長野市が、昨年10月の台風19号で被災した後に持病が悪化したなどとして、少なくとも2人を災害関連死と認定したことが15日、分かった。台風19号の災害関連死は今年3月、飯山市内の70代男性が県内で初めて認定されており、2人は千曲川堤防の決壊などで甚大な被害が出た長野市では初となる。この他、上高井郡小布施町にも災害関連死の疑いがあるとして複数の遺族らから相談が寄せられていることが分かった。
関係者によると、長野市の2人はともに決壊した千曲川堤防がある長沼地区の70代男性と80代女性。70代男性は被災した自宅の2階で暮らしていたが、持病の悪化で被災から約1カ月後に亡くなった。80代女性は入所先の施設で被災、避難していた病院や別の施設で慣れない生活を送り、約1カ月後に亡くなった。

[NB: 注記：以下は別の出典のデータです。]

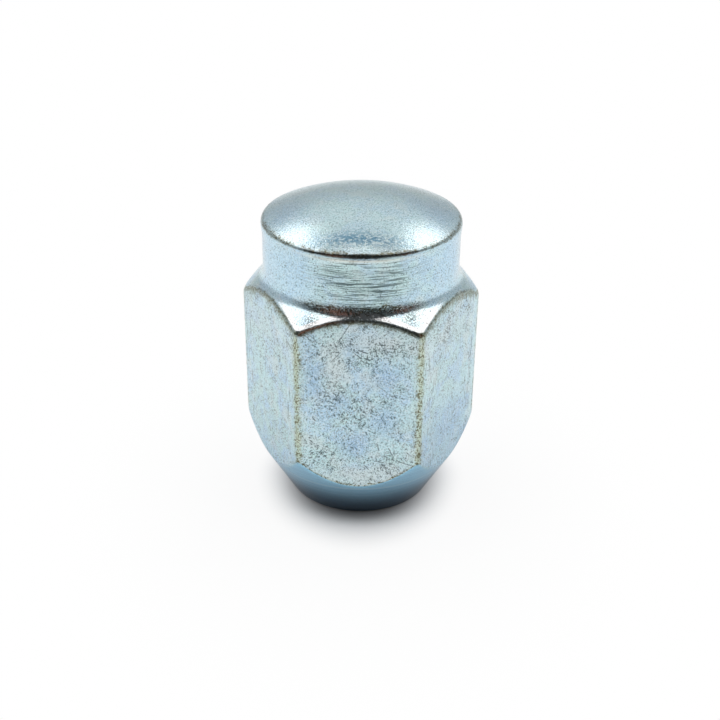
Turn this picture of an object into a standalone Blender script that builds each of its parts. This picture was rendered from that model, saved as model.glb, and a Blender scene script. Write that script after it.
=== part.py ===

長野市にはこれまで、災害関連死の疑いがあるとして遺族らから複数の相談が寄せられていた。市は今年3月、医師や弁護士ら5人でつくる審査会の会合を初開催。災害で生活や医療、介護の環境の激変に伴い、死因となった病気が発生、悪化するなど災害との「相当因果関係」が認められた場合に災害関連死と認定すると決めた。今月、2人の遺族から提出された死亡診断書や生前の体調の変化などを聞き取り、台風19号災害が影響したと認定した。
市福祉政策課は15日、「現時点で公表できることはない」とした。これまでの取材には、遺族の意向を確認した上で公表する方針を示していた。遺族の1人は「あの災害がなければ亡くなることもなかった。もう二度と同じようなことが起きないようしっかり検証してほしい」と話した。
小布施町には、台風19号が影響した災害関連死の相談が昨年12月〜今年1月に寄せられ、町は3月、認定のための審査会を開催。担当者は「現在審査中。遅くとも年内に結論を出したい」としている。